[begin DATA PROVIDED]

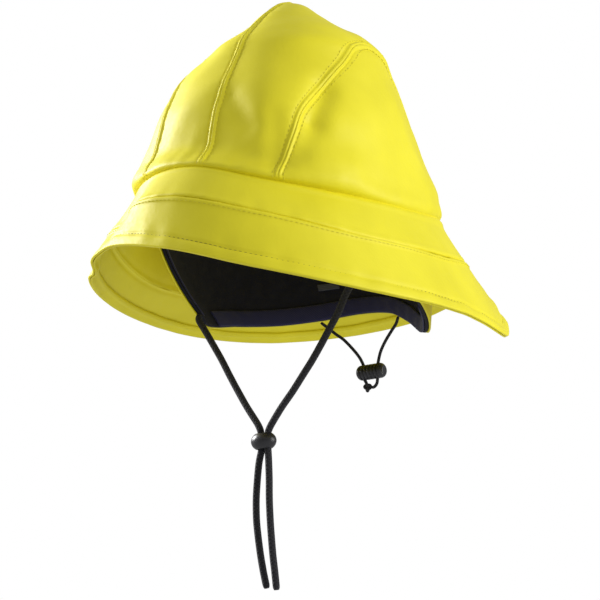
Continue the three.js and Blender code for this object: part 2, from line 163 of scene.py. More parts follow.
def tube(name, line, diameter, material, sides=14, closed=False, tip=0.5):
    """A cord along a line, with slightly rounded tips and a UV map that runs along it."""
    line = np.asarray(line, float)
    count = len(line)
    ahead = np.roll(line, -1, 0) - np.roll(line, 1, 0)
    if not closed:
        ahead[0], ahead[-1] = line[1] - line[0], line[-1] - line[-2]
    ahead /= np.linalg.norm(ahead, axis=1)[:, None]
    across = np.cross(ahead, NO_CORD_RUNS_THIS_WAY)
    across /= np.linalg.norm(across, axis=1)[:, None]
    other = np.cross(ahead, across)
    run = np.concatenate([[0], np.cumsum(np.linalg.norm(np.diff(line, axis=0), axis=1))])
    from_end = np.minimum(run, run[-1] - run)
    round_off = np.clip(from_end / (tip * diameter), 0, 1)
    rounded = np.ones(count) if closed else TIP_SHARE + (1 - TIP_SHARE) * np.sqrt(round_off)
    radius = diameter / 2 * rounded
    turn_angles = np.arange(sides)[:, None] / sides * 2 * np.pi
    ring = np.cos(turn_angles) * across[:, None] + np.sin(turn_angles) * other[:, None]
    points = (line[:, None] + ring * radius[:, None, None]).reshape(-1, 3)
    faces, uv = [], []
    around = math.pi * diameter / sides * MM
    rows = count if closed else count - 1
    for j in range(rows):
        k = (j + 1) % count
        v0 = run[j] * MM
        v1 = (run[j + 1] if j + 1 < count else run[j] + 1) * MM
        for i in range(sides):
            n = (i + 1) % sides
            u0, u1 = i * around, (i + 1) * around
            faces.append((j * sides + i, j * sides + n, k * sides + n, k * sides + i))
            uv.append(((u0, v0), (u1, v0), (u1, v1), (u0, v1)))
    if not closed:
        for last, flip in ((0, True), (count - 1, False)):
            cap = [last * sides + i for i in range(sides)]
            faces.append(tuple(reversed(cap)) if flip else tuple(cap))
            uv.append(tuple((i * around, run[last] * MM) for i in range(sides)))
    return mesh_object(name, points, faces, uv, material)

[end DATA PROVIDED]

Your task is to repeat every line exactly.

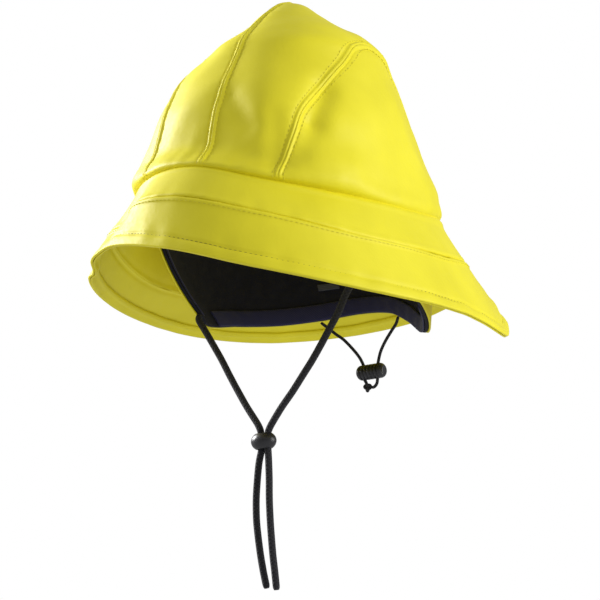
Continue the three.js and Blender code for this object: part 2, from line 163 of scene.py. More parts follow.
def tube(name, line, diameter, material, sides=14, closed=False, tip=0.5):
    """A cord along a line, with slightly rounded tips and a UV map that runs along it."""
    line = np.asarray(line, float)
    count = len(line)
    ahead = np.roll(line, -1, 0) - np.roll(line, 1, 0)
    if not closed:
        ahead[0], ahead[-1] = line[1] - line[0], line[-1] - line[-2]
    ahead /= np.linalg.norm(ahead, axis=1)[:, None]
    across = np.cross(ahead, NO_CORD_RUNS_THIS_WAY)
    across /= np.linalg.norm(across, axis=1)[:, None]
    other = np.cross(ahead, across)
    run = np.concatenate([[0], np.cumsum(np.linalg.norm(np.diff(line, axis=0), axis=1))])
    from_end = np.minimum(run, run[-1] - run)
    round_off = np.clip(from_end / (tip * diameter), 0, 1)
    rounded = np.ones(count) if closed else TIP_SHARE + (1 - TIP_SHARE) * np.sqrt(round_off)
    radius = diameter / 2 * rounded
    turn_angles = np.arange(sides)[:, None] / sides * 2 * np.pi
    ring = np.cos(turn_angles) * across[:, None] + np.sin(turn_angles) * other[:, None]
    points = (line[:, None] + ring * radius[:, None, None]).reshape(-1, 3)
    faces, uv = [], []
    around = math.pi * diameter / sides * MM
    rows = count if closed else count - 1
    for j in range(rows):
        k = (j + 1) % count
        v0 = run[j] * MM
        v1 = (run[j + 1] if j + 1 < count else run[j] + 1) * MM
        for i in range(sides):
            n = (i + 1) % sides
            u0, u1 = i * around, (i + 1) * around
            faces.append((j * sides + i, j * sides + n, k * sides + n, k * sides + i))
            uv.append(((u0, v0), (u1, v0), (u1, v1), (u0, v1)))
    if not closed:
        for last, flip in ((0, True), (count - 1, False)):
            cap = [last * sides + i for i in range(sides)]
            faces.append(tuple(reversed(cap)) if flip else tuple(cap))
            uv.append(tuple((i * around, run[last] * MM) for i in range(sides)))
    return mesh_object(name, points, faces, uv, material)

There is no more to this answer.